_What needs to be done_.
Repeat the material in full. Keep every line exactly as it is.

_Given information_.
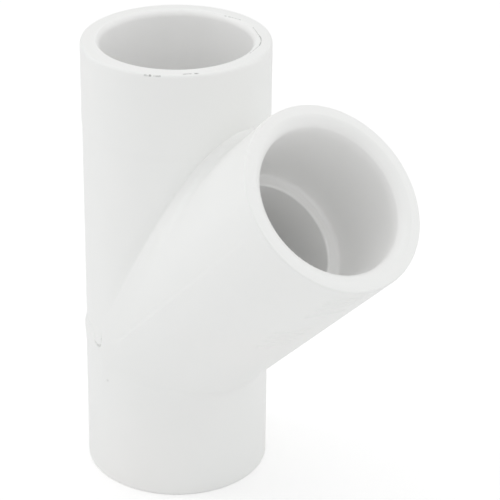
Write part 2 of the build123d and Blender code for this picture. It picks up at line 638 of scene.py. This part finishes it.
# Studio: a white room of soft light, a pale table, and soft boxes. Places and sizes are in metres
studio = {
    "table": {"tone": (0.95, 0.95, 0.95), "size": 4, "roughness": 0.9, "specular": 0.2, "lift": 0.2},
    "room": 0.68,
    "backdrop": 1.0,
    "aim": (0.01, 0, 0.05),
    "boxes": {
        "topBox": {"place": (0.05, 0.05, 0.9), "size": (0.7, 0.7), "power": 1.0},
        "leftBox": {"place": (-0.55, -0.35, 0.35), "size": (0.3, 0.8), "power": 0.58},
        "highBox": {"place": (-0.45, -0.45, 0.7), "size": (0.4, 0.4), "power": 0.42},
        "rightBox": {"place": (0.35, 0.55, 0.35), "size": (0.3, 0.8), "power": 0.55},
        "frontBox": {"place": (0.55, -0.5, 0.42), "size": (0.35, 0.35), "power": 0.3},
    },
}


def addFloor():
    table = studio["table"]
    made = bmesh.new()
    bmesh.ops.create_grid(made, x_segments=1, y_segments=1, size=table["size"])
    floor = meshObject("floor", made)
    material = bpy.data.materials.new("paleFloor")
    material.use_nodes = True
    tree = material.node_tree
    shader = tree.nodes["Principled BSDF"]
    shader.inputs["Base Color"].default_value = table["tone"] + (1,)
    shader.inputs["Roughness"].default_value = table["roughness"]
    shader.inputs["Specular IOR Level"].default_value = table["specular"]
    shader.inputs["Emission Color"].default_value = white
    rays = tree.nodes.new("ShaderNodeLightPath")
    lift = math(tree, "MULTIPLY", rays.outputs["Is Camera Ray"], table["lift"])
    tree.links.new(lift, shader.inputs["Emission Strength"])
    floor.data.materials.append(material)


def addRoom():
    # The camera sees the backdrop, and everything else the room's softer light
    world = bpy.data.worlds.new("room")
    bpy.context.scene.world = world
    world.use_nodes = True
    tree = world.node_tree
    seen = tree.nodes["Background"]
    seen.inputs["Color"].default_value = white
    seen.inputs["Strength"].default_value = studio["backdrop"]
    glow = tree.nodes.new("ShaderNodeBackground")
    glow.inputs["Color"].default_value = white
    glow.inputs["Strength"].default_value = studio["room"]
    rays = tree.nodes.new("ShaderNodeLightPath")
    mix = tree.nodes.new("ShaderNodeMixShader")
    tree.links.new(rays.outputs["Is Camera Ray"], mix.inputs[0])
    tree.links.new(glow.outputs[0], mix.inputs[1])
    tree.links.new(seen.outputs[0], mix.inputs[2])
    tree.links.new(mix.outputs[0], tree.nodes["World Output"].inputs["Surface"])


def addSoftbox(name, box):
    data = bpy.data.lights.new(name, "AREA")
    data.shape = "RECTANGLE"
    data.size, data.size_y = box["size"]
    data.energy = box["power"]
    lamp = bpy.data.objects.new(name, data)
    aim = Vector(studio["aim"]) - Vector(box["place"])
    lamp.matrix_world = Matrix.Translation(box["place"]) @ aim.to_track_quat("-Z", "Y").to_matrix().to_4x4()
    lamp.visible_camera = False
    bpy.context.collection.objects.link(lamp)


addCamera()
addFloor()
addRoom()
for name, box in studio["boxes"].items():
    addSoftbox(name, box)
bpy.context.scene.view_settings.view_transform = "Standard"
print("studio ready")

body = makeBody()
body.data.materials.append(whitePlastic())
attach(body, "root")
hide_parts("wye_body")
print("fitting dressed")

_Answer to this exercise_.
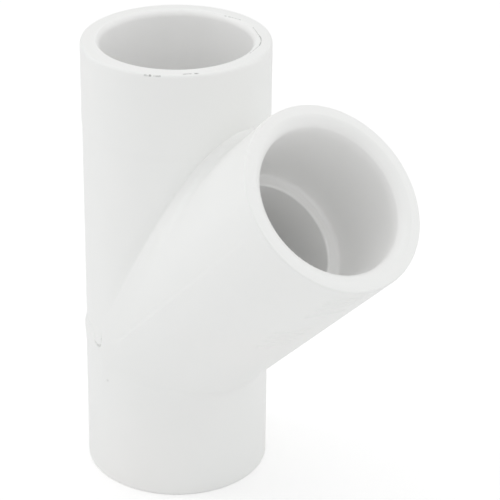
Write part 2 of the build123d and Blender code for this picture. It picks up at line 638 of scene.py. This part finishes it.
# Studio: a white room of soft light, a pale table, and soft boxes. Places and sizes are in metres
studio = {
    "table": {"tone": (0.95, 0.95, 0.95), "size": 4, "roughness": 0.9, "specular": 0.2, "lift": 0.2},
    "room": 0.68,
    "backdrop": 1.0,
    "aim": (0.01, 0, 0.05),
    "boxes": {
        "topBox": {"place": (0.05, 0.05, 0.9), "size": (0.7, 0.7), "power": 1.0},
        "leftBox": {"place": (-0.55, -0.35, 0.35), "size": (0.3, 0.8), "power": 0.58},
        "highBox": {"place": (-0.45, -0.45, 0.7), "size": (0.4, 0.4), "power": 0.42},
        "rightBox": {"place": (0.35, 0.55, 0.35), "size": (0.3, 0.8), "power": 0.55},
        "frontBox": {"place": (0.55, -0.5, 0.42), "size": (0.35, 0.35), "power": 0.3},
    },
}


def addFloor():
    table = studio["table"]
    made = bmesh.new()
    bmesh.ops.create_grid(made, x_segments=1, y_segments=1, size=table["size"])
    floor = meshObject("floor", made)
    material = bpy.data.materials.new("paleFloor")
    material.use_nodes = True
    tree = material.node_tree
    shader = tree.nodes["Principled BSDF"]
    shader.inputs["Base Color"].default_value = table["tone"] + (1,)
    shader.inputs["Roughness"].default_value = table["roughness"]
    shader.inputs["Specular IOR Level"].default_value = table["specular"]
    shader.inputs["Emission Color"].default_value = white
    rays = tree.nodes.new("ShaderNodeLightPath")
    lift = math(tree, "MULTIPLY", rays.outputs["Is Camera Ray"], table["lift"])
    tree.links.new(lift, shader.inputs["Emission Strength"])
    floor.data.materials.append(material)


def addRoom():
    # The camera sees the backdrop, and everything else the room's softer light
    world = bpy.data.worlds.new("room")
    bpy.context.scene.world = world
    world.use_nodes = True
    tree = world.node_tree
    seen = tree.nodes["Background"]
    seen.inputs["Color"].default_value = white
    seen.inputs["Strength"].default_value = studio["backdrop"]
    glow = tree.nodes.new("ShaderNodeBackground")
    glow.inputs["Color"].default_value = white
    glow.inputs["Strength"].default_value = studio["room"]
    rays = tree.nodes.new("ShaderNodeLightPath")
    mix = tree.nodes.new("ShaderNodeMixShader")
    tree.links.new(rays.outputs["Is Camera Ray"], mix.inputs[0])
    tree.links.new(glow.outputs[0], mix.inputs[1])
    tree.links.new(seen.outputs[0], mix.inputs[2])
    tree.links.new(mix.outputs[0], tree.nodes["World Output"].inputs["Surface"])


def addSoftbox(name, box):
    data = bpy.data.lights.new(name, "AREA")
    data.shape = "RECTANGLE"
    data.size, data.size_y = box["size"]
    data.energy = box["power"]
    lamp = bpy.data.objects.new(name, data)
    aim = Vector(studio["aim"]) - Vector(box["place"])
    lamp.matrix_world = Matrix.Translation(box["place"]) @ aim.to_track_quat("-Z", "Y").to_matrix().to_4x4()
    lamp.visible_camera = False
    bpy.context.collection.objects.link(lamp)


addCamera()
addFloor()
addRoom()
for name, box in studio["boxes"].items():
    addSoftbox(name, box)
bpy.context.scene.view_settings.view_transform = "Standard"
print("studio ready")

body = makeBody()
body.data.materials.append(whitePlastic())
attach(body, "root")
hide_parts("wye_body")
print("fitting dressed")